Two things caused me to rearrange my priorities.  Firstly, Text Publishing (a small Press here in Melbourne) announced the winner of it’s second annual YA novel award – the prize was getting the novel published the next year and $10,000 advance on royalties – which seemed a really good target for my YA effort for next year’s awards – so I have until about July next year to get it written. The second reason why Guardians could be given higher priority was the simple fact that I have come to the conclusion that it is simply a more marketable work while I am still unpublished and have zero street cred. So, I have decided to swap the priorities between Crystal Peak and Guardians of the Sky Realms, and make a BIG push to getting the YA novel completed as soon as possible.

This is a wonderful baby for me – it just reeks of being a publishable, marketable work, and possibly even more. My decision to emphasize my YA novel is the right one.

Other Works

It is always dangerous to forecast far into the future, and to describe things that are, by their nature, subject to change. So dear reader, take this with a grain of salt, and forgive me for being deliberately general, as I don’t want to give away trade secrets ;-).

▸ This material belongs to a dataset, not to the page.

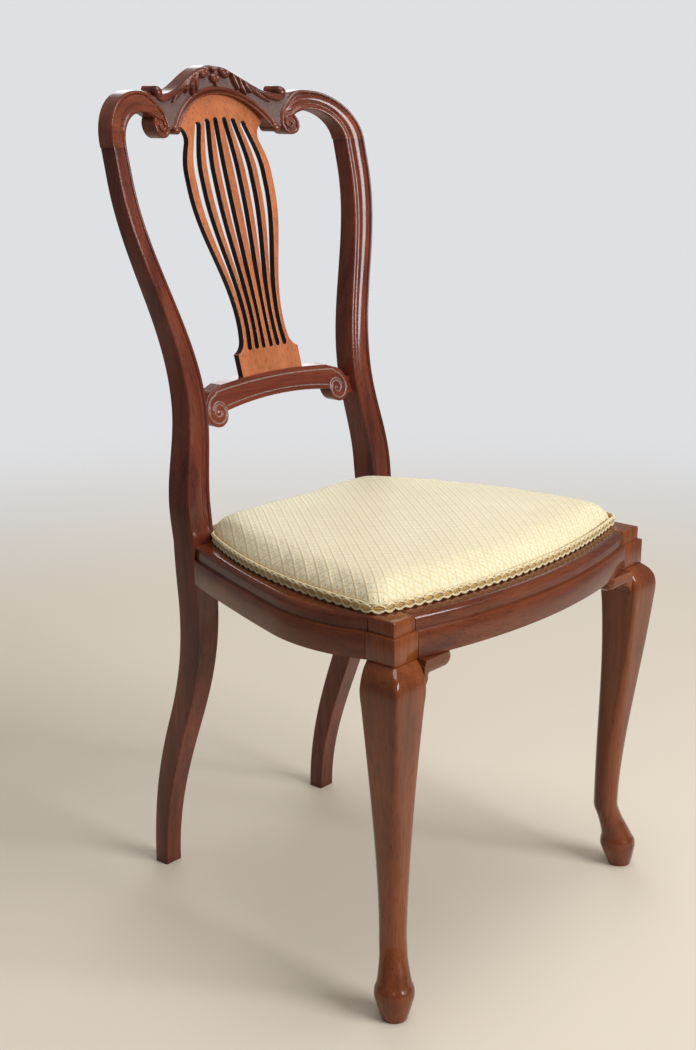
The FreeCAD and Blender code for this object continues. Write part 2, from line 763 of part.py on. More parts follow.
# seat pad
def pad_outline(inset, scale, z):
    """Four bowed sides with round corners, in short straight runs; the inset draws every side in."""
    fx = pad_front_half - inset
    fy = front_y + pad_front_set_back + inset
    rx = pad_rear_half - inset
    ry = pad_rear_overlap - inset
    c = pad_corner
    middle_y = (front_y + ry) / 2
    side_mid = (fx + rx) / 2 + pad_side_bow
    front_drop = pad_front_bow * (1 - ((fx - c) / fx) ** 2)
    side_rise = pad_side_bow * 4 * c / (ry - fy)
    slope = (fx - rx) / (ry - fy)
    a = (fx - c, fy - front_drop)
    b = (fx - slope * c + side_rise, fy + c)
    d = (rx + slope * c / 2 + side_rise / 2, ry - c / 2)
    e = (rx - c / 2, ry)
    runs = [((0, fy - pad_front_bow), (a[0] * 0.5, fy - pad_front_bow * 0.75 - front_drop * 0.25), a, 4),
            (a, (fx - c * 0.16, fy + c * 0.02), b, 3),
            (b, (side_mid, (fy + ry) / 2), d, 7),
            (d, (rx + (side_rise - c * 0.3) / 4, ry - c * 0.12), e, 2)]
    half = []
    for first, middle, last, steps in runs:
        curve = arc(first + (0,), middle + (0,), last + (0,))
        half += [(p.x, p.y) for p in curve.discretize(steps + 1)[:-1]]
    half.append(e)
    ring = half + [(-x, y) for x, y in reversed(half[1:])]
    return [(x * scale, middle_y + (y - middle_y) * scale, z) for x, y in ring]


def pad_solid(inset, low):
    """Upright edge, rounded shoulder, and a crown that rises to the middle."""
    wall = seat_height + pad_wall
    rise = pad_crown - pad_wall - inset
    rings = [pad_outline(inset, 1, low)]
    rings += [pad_outline(inset, scale, wall + rise * share) for scale, share in pad_profile]
    faces = [Part.Face(polygon(rings[0])), Part.Face(polygon(rings[-1]))]
    for below, above in zip(rings, rings[1:]):
        for i in range(len(below)):
            faces.append(Part.Face(polygon([below[i - 1], below[i], above[i], above[i - 1]])))
    return Part.makeSolid(Part.makeShell(faces))


def post_notches():
    outer, inner, front_out, front_in, depth = post_plan(seat_height)
    box = Part.makeBox(block_size * 2, 2 * depth, 3 * pad_crown,
                       Vector(inner - post_clear, -post_clear, seat_height - 1))
    return [box, mirrored(box)]


def notched(solid):
    return biggest(solid.cut(post_notches()))


def pad_slice(inset, low, thick):
    return Part.Face(polygon(pad_outline(inset, 1, low))).extrude(Z * thick)


def webbing(across, low):
    area = pad_slice(webbing_inset, low, webbing_thickness).cut(post_notches())
    straps = []
    for place in (-1, 0, 1):
        if across:
            y = (front_y + pad_rear_overlap) / 2 + place * webbing_pitch_cross - webbing_width / 2
            strip = Part.makeBox(reach, webbing_width, webbing_thickness, Vector(-reach / 2, y, low))
        else:
            x = place * webbing_pitch_long - webbing_width / 2
            strip = Part.makeBox(webbing_width, reach, webbing_thickness, Vector(x, -reach / 2, low))
        straps += strip.common(area).Solids
    return straps


def gimp_braid():
    low = seat_height + soft_gap
    ring = pad_slice(-soft_gap - gimp_thickness, low, gimp_height)
    ring = ring.cut(pad_slice(-soft_gap, low - 1, gimp_height + 2))
    return ring.cut(post_notches()).Solids


# assembly
def tenon(middle, direction, tall, height, length, grow=0):
    """Flat tongue on the end of a piece; grown by the fit it cuts its own mortise."""
    side = direction.cross(tall)
    half = tenon_thickness / 2 + grow
    up = height / 2 + grow
    root = joint_gap if grow else tenon_root
    start = middle - direction * root
    corners = [start + side * half * a + tall * up * b for a, b in ((-1, -1), (1, -1), (1, 1), (-1, 1))]
    return Part.Face(Part.makePolygon(corners + corners[:1])).extrude(direction * (length + grow + root))


def joint(pieces, rail, holder, middle, direction, tall, height, length):
    size = (middle, direction, tall, height, length)
    pieces[rail] = pieces[rail].fuse(tenon(*size))
    pieces[holder] = pieces[holder].cut(tenon(*size, grow=fit_gap))


def seat_joints(pieces):
    """Mortise and tenon joints of the seat frame, on both sides of the chair."""
    z = rail_bottom + rail_height / 2
    rear_y = rear_rail_set_back + rear_rail_thickness / 2
    for side, word in ((-1, "left"), (1, "right")):
        leg, post, rail = "front_leg_" + word, "back_post_" + word, "side_rail_" + word
        leg_x = side * (front_width / 2 - side_tenon_line)
        post_x = side * (post_plan(z)[0] - side_tenon_line)
        for name, holder, middle, direction, length in [
                ("front_rail", leg, Vector(side * block_in, front_y + block_size / 2, z), X * side, tenon_in_leg),
                (rail, leg, Vector(leg_x, front_y + block_size, z), Y * -1, tenon_in_leg),
                (rail, post, Vector(post_x, 0, z), Y, tenon_in_post),
                ("rear_rail", post, Vector(side * post_plan(z)[1], rear_y, z), X * side, tenon_in_post_short)]:
            joint(pieces, name, holder, middle, direction, Z, tenon_height, length)


def back_joints(pieces):
    """Tenons of the posts in the crest rail and of the cross rail in the posts."""
    for side, word in ((-1, "left"), (1, "right")):
        post = "back_post_" + word
        y = post_front(joint_z) + back_depth / 2
        joint(pieces, post, "crest_rail", Vector(side * post_shoulder_spread, y, joint_z), Z, X,
              crest_tenon_width, crest_tenon_length)
        y = cross_front(cross_volute_z) + cross_depth / 2
        joint(pieces, "cross_rail", post, Vector(side * post_plan(cross_volute_z)[1], y, cross_volute_z),
              X * side, Z, cross_tenon_height, cross_tenon_length)


def corner_blocks(pieces):
    """Triangular blocks glued into the four inner corners of the frame."""
    z = (rail_bottom + seat_height) / 2
    for side, word in ((-1, "left"), (1, "right")):
        for end in ("front", "rear"):
            if end == "front":
                corner = (block_in + block_size / 3, front_y + block_size * 0.8)
                names = ["front_rail", "side_rail_" + word, "front_leg_" + word]
                run = corner_block_leg + block_size / 3
                turn = 1
            else:
                corner = (post_plan(z)[1] + corner_block_lap, rear_rail_set_back + 2)
                names = ["rear_rail", "side_rail_" + word, "back_post_" + word]
                run = corner_block_leg + corner_block_lap
                turn = -1
            near = [pieces[n] if side == 1 else mirrored(pieces[n]) for n in names]
            block = corner_block(corner, run, run * turn, near)
            pieces["corner_block_%s_%s" % (end, word)] = block if side == 1 else mirrored(block)


def build():
    pieces = {}
    post = post_solid().cut(post_channel())
    posts = [mirrored(post), post]
    mortise = splat_mortise()
    leg = front_leg()
    bracket = knee_bracket()
    rail = side_rail()
    for side, word in ((-1, "left"), (1, "right")):
        right = side == 1
        pieces["back_post_" + word] = posts[1] if right else posts[0]
        pieces["front_leg_" + word] = leg if right else mirrored(leg)
        pieces["knee_bracket_" + word] = bracket if right else mirrored(bracket)
        pieces["side_rail_" + word] = rail if right else mirrored(rail)
    pieces["crest_rail"] = crest_rail(mortise).cut([p.translated(Z * joint_gap) for p in posts])
    pieces["cross_rail"] = cross_rail(posts, mortise)
    pieces["lyre_splat"] = lyre_splat()
    pieces["front_rail"] = front_rail()
    pieces["rear_rail"] = rear_rail(posts)

    seat_joints(pieces)
    back_joints(pieces)
    corner_blocks(pieces)

    low = seat_height + soft_gap
    second = low + webbing_thickness + joint_gap
    cloth_low = second + webbing_thickness + joint_gap
    stuffing_low = cloth_low + cloth_thickness + joint_gap
    cavity = pad_solid(cover_thickness, seat_height - 1)
    pieces["seat_cover"] = notched(pad_solid(0, low).cut(cavity))
    pieces["seat_stuffing"] = notched(pad_solid(cover_thickness + soft_gap, stuffing_low))
    pieces["base_cloth"] = notched(pad_slice(webbing_inset / 2, cloth_low, cloth_thickness))

    groups = {name: [solid] for name, solid in pieces.items()}
    groups["webbing_long"] = webbing(False, low)
    groups["webbing_cross"] = webbing(True, second)
    groups["gimp_braid"] = gimp_braid()
    return groups


def single(shape):
    solids = shape.Solids
    return solids[0] if len(solids) == 1 else Part.makeCompound(solids)


def export(groups):
    """Centre the chair over its footprint and write one file for each named piece."""
    shapes = {name: single(Part.makeCompound(solids)) for name, solids in groups.items()}
    box = Part.makeCompound(list(shapes.values())).optimalBoundingBox()
    shift = Y * -(box.YMin + box.YMax) / 2
    os.makedirs("parts", exist_ok=True)
    for name, shape in shapes.items():
        moved = shape.translated(shift)
        print(name, len(moved.Solids), round(moved.Volume), moved.isValid())
        moved.exportStep("parts/" + name + ".step")
    print("front to back", round(box.YLength, 1), "shift", round(shift.y, 2), "top", round(box.ZMax, 1))


export(build())
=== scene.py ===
import math
import bmesh
import bpy
import numpy as np
from mathutils import Matrix, Vector
from mathutils.geometry import delaunay_2d_cdt


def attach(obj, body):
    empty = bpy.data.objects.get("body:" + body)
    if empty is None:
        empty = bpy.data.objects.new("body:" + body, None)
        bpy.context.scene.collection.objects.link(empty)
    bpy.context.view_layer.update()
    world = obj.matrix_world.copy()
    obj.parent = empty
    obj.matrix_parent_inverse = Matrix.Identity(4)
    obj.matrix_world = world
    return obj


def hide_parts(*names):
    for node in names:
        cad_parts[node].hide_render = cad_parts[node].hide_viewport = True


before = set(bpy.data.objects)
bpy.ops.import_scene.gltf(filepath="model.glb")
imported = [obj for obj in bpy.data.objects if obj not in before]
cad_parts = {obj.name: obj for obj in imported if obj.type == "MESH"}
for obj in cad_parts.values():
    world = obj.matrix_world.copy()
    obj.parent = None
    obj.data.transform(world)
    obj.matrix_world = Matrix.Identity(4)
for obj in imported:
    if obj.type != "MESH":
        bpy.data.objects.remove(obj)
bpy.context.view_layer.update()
print("frame loaded")

# Sizes in the dictionaries are millimetres in the chair's own frame: x across, y to the back, z up.
mm = 0.001
chair = {
    "shiftY": 102.37,      # front faces of the posts at seat level
    "seatZ": 425.0,
    "jointZ": 850.0,       # posts meet the crest rail
    "railLow": 381.5,
    "stepZ": 409.7,
    "stepIn": 3.8,
    "frontY": -329.3,      # front of the leg blocks, before the shift
    "frontHalf": 224.7,
    "block": 36.8,
}
seatZ, jointZ, railLow = chair["seatZ"], chair["jointZ"], chair["railLow"]
frontY, frontHalf, block = chair["frontY"], chair["frontHalf"], chair["block"]


# curves of the chair, the same ones that the solids follow
def ease(a, b, t):
    t = np.clip(t, 0, 1)
    return a + (b - a) * (1 - np.cos(np.pi * t)) / 2


def chain(stops, z):
    z = np.asarray(z, float)
    out = np.full(z.shape, float(stops[-1][1]))
    for (z0, v0), (z1, v1) in reversed(list(zip(stops, stops[1:]))):
        out = np.where(z <= z1, ease(v0, v1, (z - z0) / (z1 - z0)), out)
    return out


postCurve = {
    "middle": [(0, 139.8), (200, 144.2), (460, 155.5), (580, 139.2), (820, 187.3)],
    "width": [(0, 24.0), (425, 33.0), (460, 34.5), (700, 26.0)],
    "depth": [(0, 20.5), (200, 29.0), (425, 33.5), (580, 28.5), (850, 22.5)],
    "sweep": 86.0,             # how far the rear legs go back
    "straightZ": 365.0,
    "rake": (0.115, 0.000145),
    "turnZ": 460.0,            # above it the posts turn with the bow of the back
    "topX": 187.3,
    "bowRadius": 583.0,
    "crestRake": 0.27,
}


def postFront(z):
    z = np.asarray(z, float)
    above = z - seatZ
    low = ease(postCurve["sweep"], 0, z / postCurve["straightZ"])
    a, b = postCurve["rake"]
    return np.where(above < 0, low, a * above + b * above ** 2)


def postPlan(z):
    # outer side, inner side, front at each of them, depth
    z = np.asarray(z, float)
    c = postCurve
    middle, width, depth = [chain(c[word], z) for word in ("middle", "width", "depth")]
    turn = ease(0, 1, (z - c["turnZ"]) / (jointZ - c["turnZ"]))
    lag = turn * c["topX"] / math.sqrt(c["bowRadius"] ** 2 - c["topX"] ** 2) * width / 2
    return middle + width / 2, middle - width / 2, postFront(z) - lag, postFront(z) + lag, depth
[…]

I have a third Evyntyde Book in mind, whose working title is The Crimson Pirate. Evyntyde is a seafaring nation and an enjoyable part of Crystal Peak is the sea based chapters (of which there are many). I thought it would be very enjoyable indeed to have a novel largely devoted to the topic.

Ah, my secret project. When I was in my late teens I was a passenger on a long country drive in inland New South Wales, Australia, and I saw a bleak landscape and an idea sprung in my mind. A pretty much complete storyline entered my head in the space of about ten minutes. Periodically, I thought about the story, and then forgot it (hibernation again), and about two years ago it made it’s timely return, and I started to put pen to paper. I genuinely believe it is a very good story, and I consider it a jewel that I need to work on in the next few years. What makes it interesting for me, aside from it’s conception, is that it isn’t a fantasy, YA, or even conventional Scifi. My best description would be to say it is a Michael Crichton style novel, set primarily in Australia and Antarctica. It’s working title is Bitter Springs.  This is likely to be the final title.

I have other ideas, but they are not worthy of mention at this stage. I am a contented soul when it comes to creativity, as I have about a couple of years’ worth of work lined up, if I was a full time writer.

As an aside, I am putting together an Evyntyde Short Story Anthology, which, I suppose, can be considered a large piece of work, rather than short stories, per se.